As I read the majority opinion, it holds that a public employee’s speech is “pursuant to official duties” and accordingly unprotected when it both (a) is “in furtherance of” the employee’s “core duties,” and (b) “ha[s] no relevant analogue to citizen speech . . . . To be sure, Garcetti contains some language that can be read along these lines. But Garcetti leaves open the definition of “pursuant to official duties,” and I do not think that the majority’s two requirements, either separately or in combination, provide the right doctrinal framework for analyzing that question.

The majority’s first prong, which looks to whether speech is “in furtherance of” an employee’s “core duties,” seems to me too broad. The majority’s discussion could be read to imply that — assuming the second prong of the majority’s test is also satisfied — classroom teachers receive no First Amendment protection anytime they speak on matters that implicate anything that is “an indispensable prerequisite to effective teaching and classroom learning.”  But the prerequisites for effective learning are broad and contentious; everything from a healthy diet to a two-parent family has been suggested to be necessary for effective classroom learning, and hence speech on a wide variety of topics might all too readily be viewed as “in furtherance of” the core duty of encouraging effective teaching and learning. The line-drawing this entails is necessarily subjective and provides little certainty to the employers and employees who must structure their behavior around our law. Is speech regarding, say, a teacher’s concerns about a student’s misconduct outside the classroom “in furtherance of” the teacher’s core duty of maintaining class discipline? What of a teacher who discovers that a student is the victim of domestic abuse, which is affecting the student’s classroom performance, and brings his concerns to the administration’s attention? The majority’s elaboration of Garcetti provides no administrable standards for analyzing such cases, and as such poorly serves not only the courts and juries that will hear future cases but also the parties who look to us for legal guidance.

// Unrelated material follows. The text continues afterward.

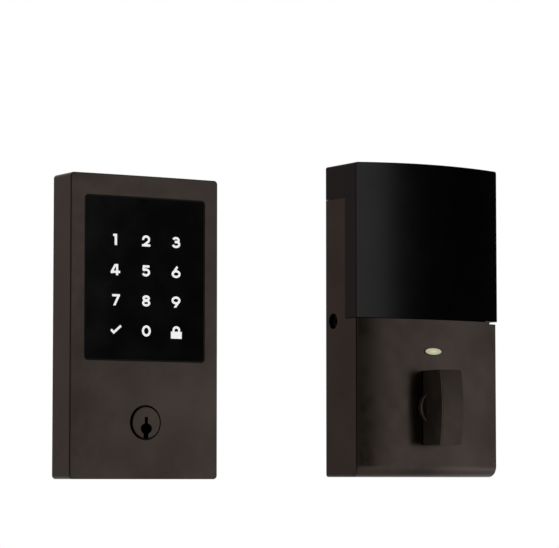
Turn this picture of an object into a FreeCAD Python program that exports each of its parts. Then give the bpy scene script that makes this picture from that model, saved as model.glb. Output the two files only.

Interestingly, neither Judge Calabresi nor the majority raise the academic freedom concerns that trouble me. In Garcetti, the majority held in this regard: “There is some argument that expression related to academic scholarship or classroom instruction implicates additional constitutional interests that are not fully accounted for by this Court’s customary employee-speech jurisprudence. We need not, and for that reason do not, decide whether the analysis we conduct today would apply in the same manner to a case involving speech related to scholarship or teaching.”

I strongly believe, and Garcetti does not hold to the contrary, that the customary employee-speech jurisprudence does not, and should not, apply to cases involving issues related to academic scholarship or classroom instruction. This case’s facts, and certainly its holding, implicate those concerns and I would argue that a balancing test under Pickering is more appropriate when there is a conflict between a public employer’s right to maintain an efficient workplace and a public school teacher’s right to speak freely on issues related to their academic freedom.

This Post Has 3 Comments

  1. Sean Samis

    I am left speechless. Really.

  2. Anthony Flint

    In my opinion, the teacher did nothing within the scope of her official duties in reporting this grievance to her union. In fact, it seems to me that she continued to perform her “official duties” by teaching. Though the filing of a grievance may be a form of expression protected by the First Amendment, this type of expression is unrelated to the teacher’s “official duties” because it was NOT required by the employer. How then can the filing of a grievance, in place for the sake of the employee’s protection and unrelated to the “official duties” of teaching, be used against the teacher in the termination decision? Garcetti involved a memo written by a government employee that criticized the district attorney’s office and arguably may have impacted the workplace through publicly questioning the competency of the district attorney’s office. I do not feel Weintraub situation is sufficiently similar to apply Garcetti’s principles. I also believe Pickering offers a more applicable standard because it acknowledges BOTH the government employee’s First Amendment rights and the government’s need to run an efficient workplace.

  3. Matt Binz

    What is wrong with these people?? Have they never known a disruptive child or stepped foot in a classroom? When teachers are forced to deal with book-throwing children and teachers unions it is no wonder that a whole lot of learning isn’t happening. The drama would just overwhelm the senses of the rest of the classroom. Score one for homeschooling.